In an effort to regain equal ground, I introduced Floyd. “This is my husband, Floyd,” I said. “Interestingly, he actually knows the police officer you were talking about earlier.”

Ellison said, politely, “Oh? Are you also a policeman?”

“No,” said Floyd, shaking Ellison’s hand, “I’m a pros…a pros…a pros…” Floyd couldn’t remember the word “prosecutor.” His brain kept trying, though, as he held Ellison’s hand in a deathgrip. “I’m a pros…a pros…” He had gone completely white and he looked absolutely terrified.

“He’s a lawyer,” I interjected, wishing I hadn’t brought Floyd with me.

Floyd managed to get out: “I’m sorry, usually I can speak the English language.” He looked mortified.

Ellison grinned and said, “Well, you seem to be having no trouble with it now.”

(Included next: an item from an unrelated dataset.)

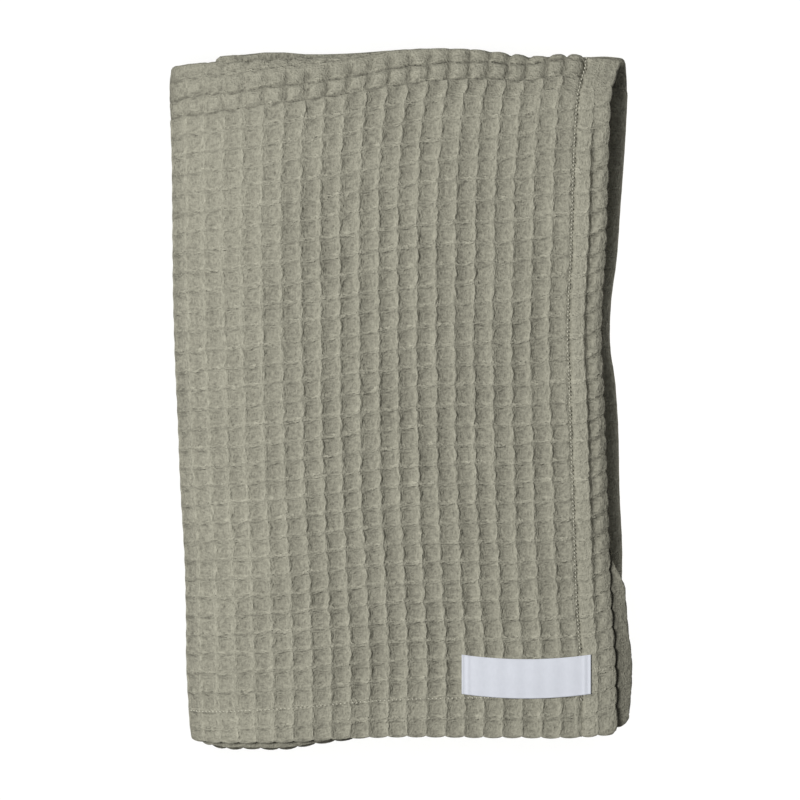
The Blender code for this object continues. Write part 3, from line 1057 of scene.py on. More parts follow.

Floyd finally detangled himself from Ellison and, in abject horror and humiliation, walked away and started looking at the pile of books for sale.

Ellison, apparently deciding that talking to someone who knew his father’s name was better than talking to an obviously mentally impaired attorney, asked me what, exactly, I taught. He seemed genuinely interested and when I asked about his heart condition (he had had a heart attack the year before, requiring a quadruple bypass) he said, “How nice of you to ask! I’m doing very well, thanks. I need to drop a little weight, though.”

I handed him my copy of Slippage and he happily signed it. We shook hands again, I wished him a good evening, and walked off the stage to collect Floyd, who was beating his head against a wall. “I can’t believe I did that,” he moaned.

“I am never taking you out in public again,” I said, irritated. He didn’t say a word on the trip home.

I was proud of myself. I had survived meeting my favorite author, and my autographed copy of Slippage sits on my shelf with Ellison’s other works. Occasionally I take it down just to look at it.

So, I hope my friends on the message board I mentioned at the beginning will forgive me when I say that my encounter with Harlan Ellison was pleasant and memorable. Unless I just managed to catch him on a good day.